Prior to the announcement of the new members, current BRICS members were already divided on their attitudes toward the United States. In contrast to Russia and China, which are avowedly seeking to reshape a U.S.-led global order, India and Brazil have taken more non-aligned stances, cooperating with the United States on some issues and benefitting from positive relations while hedging their bets with other partners. India, in particular, sees a far greater security threat in its next-door neighbor China than it does in the United States, which serves as its partner to counter China via the Quadrilateral Security Dialogue, or “Quad.” Among the new additions, Iran is undoubtedly the most aligned with China and Russia as a U.S. adversary. Ethiopia – Africa’s second most populous state and the host of the African Union headquarters – has been a major recipient of Chinese development assistance. According to the U.S. Institute for Peace, “much of Ethiopia’s air, road and rail infrastructure is financed and built by the Chinese,” with China’s Belt and Road Initiative putting up some 400 projects valued at over $4 billion. Saudi Arabia and the UAE – both major recipients of U.S. security assistance, along with Egypt – have been looking to become less reliant on the United States, which some experts believe is showing signs of its footprint in the Middle East. The inclusion of several Middle Eastern powers in the new BRICS class also indicates China is trying to strengthen its role in the region after bringing together Saudi Arabia and Iran for rapprochement last spring, though tensions between these two powers’ have not been obviated as much as this event may have heralded.
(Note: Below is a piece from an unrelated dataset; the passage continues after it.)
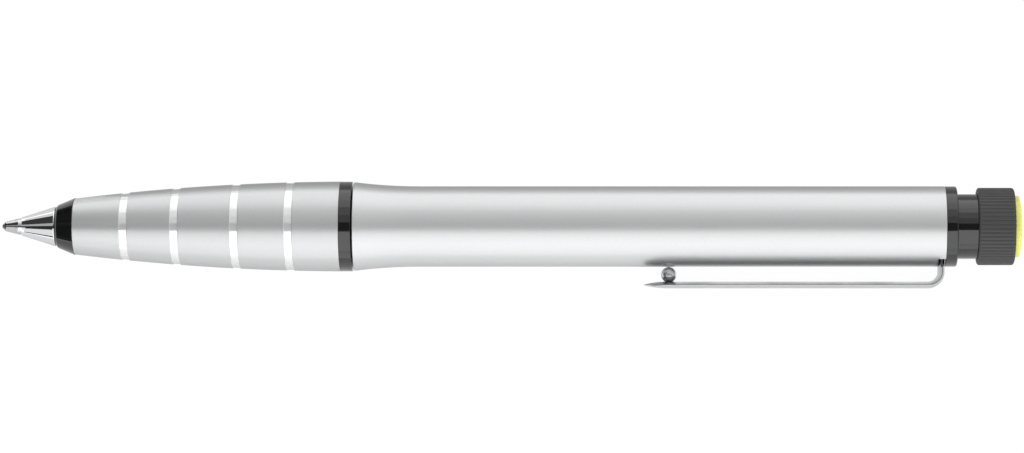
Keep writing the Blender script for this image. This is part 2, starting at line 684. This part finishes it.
def ribbed_knob(rear):
    """The knob: a rounded profile turned about the axis, with hollows between its ribs.

    Across a rib the hollow's depth rises as an S-curve from the rib's top to the hollow's floor. A
    point of the outer side takes the smaller of the profile's radius and the ribbed radius, so the
    ribs run out into the rounded edges. Also gives how near each point is to a rib's top.
    """
    seat_at, hub_at = rear.knob_end_at - CAP_SEAT - SNUG, rear.knob_at + 0.95
    shaft, stem, shaft_end = 2.72, STUD + SNUG, span("cam_tube")[1]
    rim, neck_room = rear.cap_radius + SNUG, rear.neck_radius + 0.07
    corners = [(rear.knob_at, neck_room, 0.06), (rear.knob_at, rear.knob_radius, rear.knob_edge),
               (rear.knob_end_at, rear.knob_radius, rear.knob_edge), (rear.knob_end_at, rim, 0.05),
               (seat_at, rim, 0), (seat_at, stem, 0), (shaft_end, stem, 0), (shaft_end, shaft, 0),
               (hub_at, shaft, 0), (hub_at, neck_room, 0)]
    profile = filled(eased(corners, steps=9), 0.6)
    flank = np.array([0.13, 0.28, 0.33, 0.37, 0.41, 0.46])
    share = np.concatenate([-flank[::-1], flank])
    phase = np.tile(share, rear.rib_count)
    turn = (np.repeat(np.arange(rear.rib_count), len(share)) + phase) * TURN / rear.rib_count
    half_top, fall = 0.27, 0.16
    step = np.clip((np.abs(phase) - half_top) / fall, 0, 1)
    depth = rear.rib_depth * step * step * (3 - 2 * step)
    outer, unribbed = profile[:, 1:] > rear.cap_radius + 0.4, 0.6
    radius = np.where(outer, np.minimum(profile[:, 1:], rear.knob_radius - depth), profile[:, 1:])
    tops = np.where(outer, 1 - depth / rear.rib_depth, unribbed)
    return swung(profile[:, :1], radius, turn), tops


def threaded(profile, start, stop, pitch, depth, limits, around=96):
    """A turned surface whose radius also carries a thread between two places.

    The thread's depth is a rounded V that repeats every pitch along the pen and moves on by one
    pitch in one turn, and it fades in and out over one pitch at its ends. Only the points whose
    radius lies between the limits carry it.
    """
    turn = np.arange(around) * TURN / around
    x, r = profile[:, :1], profile[:, 1:]
    phase = (x / pitch - turn / TURN) % 1
    vee = 0.5 - 0.5 * np.cos(TURN * phase)
    fade = np.clip((x - start) / pitch, 0, 1) * np.clip((stop - x) / pitch, 0, 1)
    on = (r > limits[0]) & (r < limits[1])
    return swung(x, r + np.where(on, depth * vee ** 1.5 * fade, 0), turn)


def coiled_wire(start, stop, coil, wire, turns, rings=28, sides=12):
    """The return spring: a round wire carried along a helix, with its end coils closed up.

    The place along the pen rises slowly in the first and last turn and evenly between them. Both
    wire ends shrink to a point.
    """
    count, slack = int(turns * rings) + 1, 1.06
    u = np.linspace(0, turns, count)
    ease = np.clip(u, 0, 1) + np.clip(u - (turns - 1), 0, 1)
    dead = 2 * wire * slack
    rest = (stop - start - 2 * wire - 2 * dead) / (turns - 2)
    place = start + wire + dead * ease + rest * (np.clip(u, 1, turns - 1) - 1)
    turn, place = (np.pad(value, 1, "edge")[:, None] for value in (TURN * u, place))
    thick = np.pad(np.full(count, wire), 1)[:, None]
    side = np.arange(sides) * TURN / sides
    reach = coil + thick * np.cos(side)
    return swung(place + thick * np.sin(side), reach, turn)


# Operators, one for each piece or group of like pieces

class PEN_OT_writing_tip(Operator):
    """Makes the writing ball and the turned tip that holds it"""

    bl_idname = "pen.writing_tip"
    bl_label = "Writing tip"

    def execute(self, context):
        end, steel = sizes("pen_writing_end"), ["turned_tip_steel"]
        piece("writing_ball_ground", globe(end.ball_radius, 0, end.ball_radius), steel, "refill",
              "writing_ball", close_rows=False)
        tail_at, waist_at, waist, bore, feed = span("refill_tip")[1], 0.62, 0.7, 0.75, 0.19
        socket = arc(end.ball_radius, 0, end.ball_radius + SNUG, 22, 104, 10)
        outside = eased([(end.lip_at, end.lip_radius, 0.02), (waist_at, waist, 0.5),
                         (end.cone_end_at, end.tip_radius, 0.4), (tail_at, end.tip_radius, 0.05),
                         (tail_at, bore, 0), (end.cone_end_at, bore, 0), (end.cone_end_at, feed, 0)])
        profile = filled(np.vstack([outside, socket]), 1.2)
        piece("refill_tip_turned", turned(profile, 128), steel, "refill", "refill_tip")
        return {"FINISHED"}


class PEN_OT_refill(Operator):
    """Makes the refill's shoulder and its ink tube with rolled ends"""

    bl_idname = "pen.refill"
    bl_label = "Refill"

    def execute(self, context):
        front, rear, tube_at, tube_end = *span("refill_shoulder"), *span("refill_tube")
        step_at, hole, neck, body, seat = 16.6, 1.17, 1.55, 2.3, 2.58
        lathed("refill_shoulder_turned",
               [(front, hole, 0), (front, neck, 0.08), (step_at, neck, 0), (step_at, body, 0.15),
                (tube_at, body, 0), (tube_at, seat, 0), (rear, seat, 0.05), (rear, hole, 0)],
               1.0, "drawn_refill_metal", "refill", "refill_shoulder", 128)
        bore, lip, outside = seat + SNUG, 2.72, 2.95
        tube = [(tube_at, bore, 0), (tube_at, lip, 0.1), (tube_at + 0.4, outside, 0.2)]
        for at, floor in ((20.6, 2.86), (89.7, 2.87)):
            tube += [(at, outside, 0.15), (at + 0.15, floor, 0.1), (at + 0.3, floor, 0.1),
                     (at + 0.45, outside, 0.15)]
        tube += [(tube_end, outside, 0.1), (tube_end, bore, 0)]
        lathed("refill_tube_rolled", tube, 4.0, "drawn_refill_metal", "refill",
               "refill_tube", 128)
        return {"FINISHED"}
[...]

While the BRICS’ growth could mark a significant step toward de-dollarizing the global economy – where nations put forth alternative currencies to undermine the U.S. dollar’s role in underpinning global trade – such an effort is still nascent. While Brazil’s President Lula da Silva has been pushing for the BRICS to develop its own currency, China has tried to get the group onboard with trading in Chinese yuan. South Africa’s finance minister was more bearish, noting last Thursday that the group has never seriously discussed the idea of a BRICS currency. While Saudi Arabia’s role as the world’s foremost oil producer could theoretically help unseat the dollar’s dominance in the oil market, Riyadh will likely not want to see the dollar devalued, given that the Saudi riyal is pegged to the dollar. By contrast, Iran and Russia would benefit greatly from a de-dollarized global economy, as their economies have been hammered by U.S. and Western sanctions underwritten by the dollar’s wide reach. Some have speculated that Argentina’s invitation may be used as leverage to convince the country’s leading presidential candidate to abandon his proposal of replacing the Argentinian peso with the dollar. For the time being, however, the latest news indicates that the BRICS have settled for trading in local currencies.